Search the data below for the string "with". Extract every line that contains it.

=-=-=-=-=

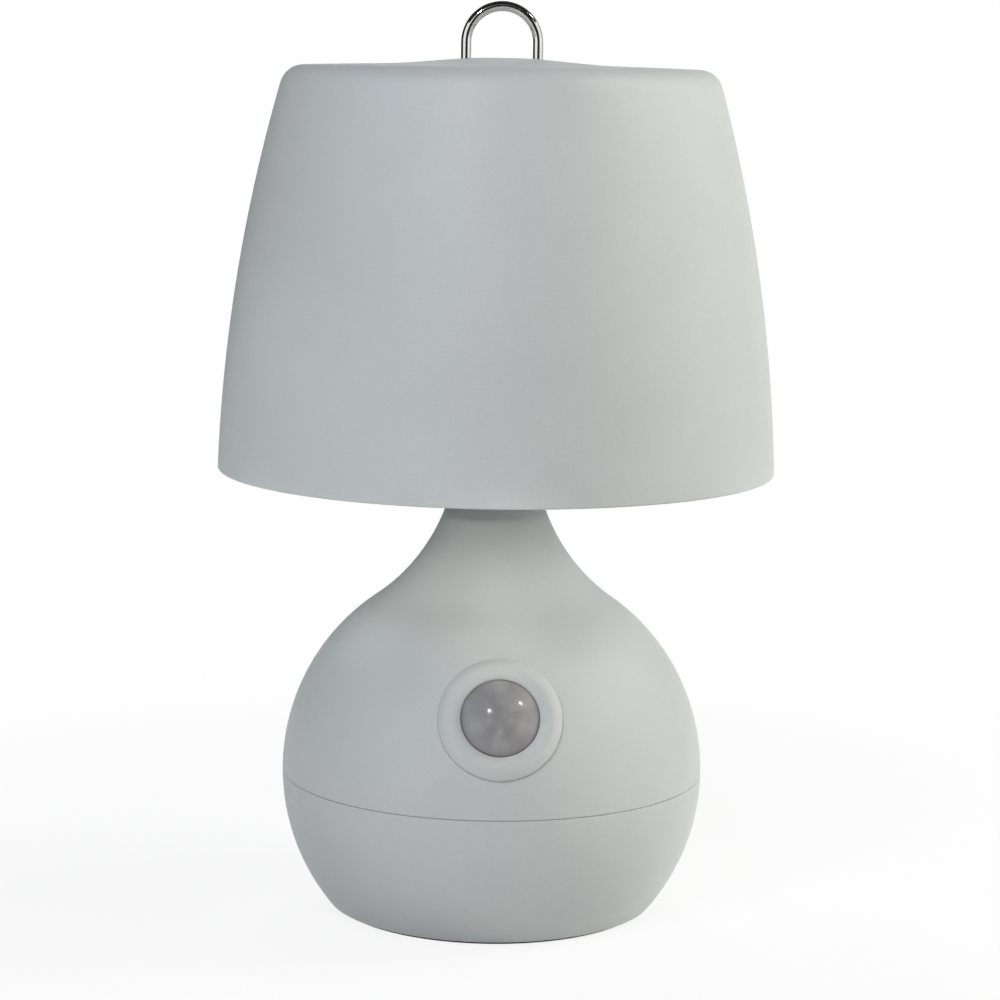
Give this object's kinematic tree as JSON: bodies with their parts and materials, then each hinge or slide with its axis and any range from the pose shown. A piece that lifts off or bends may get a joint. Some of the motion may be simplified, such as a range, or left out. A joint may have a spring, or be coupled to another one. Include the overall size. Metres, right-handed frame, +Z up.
{
  "type": "battery lantern",
  "caption": "Battery lantern shaped like a small table lamp: round base with a motion sensor window, tapered shade and a wire hanging loop that folds flat.",
  "frame": {"origin": "middle of the foot ring, on the surface that the lamp stands on", "axes": "+Z up along the axis of base and shade; -Y the way the sensor faces; +X to its right seen from the front"},
  "size_m": [0.14, 0.14, 0.2284],
  "materials": {
    "shell_plastic": "fine satin texture, pale cool grey",
    "foot_rubber": "dull",
    "screw_steel": "zinc plated",
    "inner_plastic": "moulded, undyed",
    "cell_sleeve": "plain shrink sleeve",
    "contact_steel": "nickel plated",
    "lens_plastic": "milky, segmented",
    "circuit_board": "solder mask",
    "sensor_can": "drawn can",
    "light_cell": "glazed",
    "black_plastic": "moulded",
    "capacitor_sleeve": "plain sleeve",
    "knob_plastic": "moulded, ribbed",
    "deck_plastic": "white, smooth",
    "white_board": "white solder mask",
    "led_resin": "clear dome over phosphor",
    "loop_steel": "polished nickel plate",
    "red_lead": "insulation",
    "black_lead": "insulation",
    "yellow_lead": "insulation"
  },
  "bodies": {
    "lamp": {"base_upper_shell": "shell_plastic", "base_lower_shell": "shell_plastic", "foot_ring": "foot_rubber", "base_screws": "screw_steel", "battery_tray": "inner_plastic", "tray_screws": "screw_steel", "battery_1": "cell_sleeve", "battery_2": "cell_sleeve", "battery_3": "cell_sleeve", "contact_spring_1": "contact_steel", "contact_spring_2": "contact_steel", "contact_spring_3": "contact_steel", "contact_link_front": "contact_steel", "contact_link_back": "contact_steel", "contact_terminal_front": "contact_steel", "contact_terminal_back": "contact_steel", "sensor_bezel": "shell_plastic", "sensor_lens": "lens_plastic", "lens_retainer": "inner_plastic", "sensor_board": "circuit_board", "sensor_screws": "screw_steel", "infrared_sensor": "sensor_can", "light_sensor": "light_cell", "timer_chip": "black_plastic", "capacitor_1": "capacitor_sleeve", "capacitor_2": "capacitor_sleeve", "switch_plate": "shell_plastic", "switch_body": "black_plastic", "switch_screws": "screw_steel", "lamp_deck": "deck_plastic", "deck_screws": "screw_steel", "led_board": "white_board", "led_1": "led_resin", "led_2": "led_resin", "led_3": "led_resin", "led_4": "led_resin", "led_5": "led_resin", "led_6": "led_resin", "shade": "shell_plastic", "shade_screws": "screw_steel", "battery_lead_red": "red_lead", "battery_lead_black": "black_lead", "switch_lead": "yellow_lead", "led_lead_red": "red_lead", "led_lead_black": "black_lead"},
    "loop": {"hang_loop": "loop_steel"},
    "door": {"battery_door": "shell_plastic"},
    "knob": {"switch_knob": "knob_plastic"}
  },
  "joints": [
    {"name": "loop_fold", "type": "hinge", "parent": "lamp", "child": "loop", "pos_m": [0, 0, 0.2118], "axis": [-1, 0, 0], "range_deg": [0, 90]},
    {"name": "door_hinge", "type": "hinge", "parent": "lamp", "child": "door", "pos_m": [0, -0.0275, 0.002], "axis": [-1, 0, 0], "range_deg": [0, 80]},
    {"name": "knob_slide", "type": "slide", "parent": "lamp", "child": "knob", "axis": [1, 0, 0], "range_m": [-0.0025, 0.0025]}
  ]
}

=-=-=-=-=

Final result ▸
Give this object's kinematic tree as JSON: bodies with their parts and materials, then each hinge or slide with its axis and any range from the pose shown. A piece that lifts off or bends may get a joint. Some of the motion may be simplified, such as a range, or left out. A joint may have a spring, or be coupled to another one. Include the overall size. Metres, right-handed frame, +Z up.
  "caption": "Battery lantern shaped like a small table lamp: round base with a motion sensor window, tapered shade and a wire hanging loop that folds flat.",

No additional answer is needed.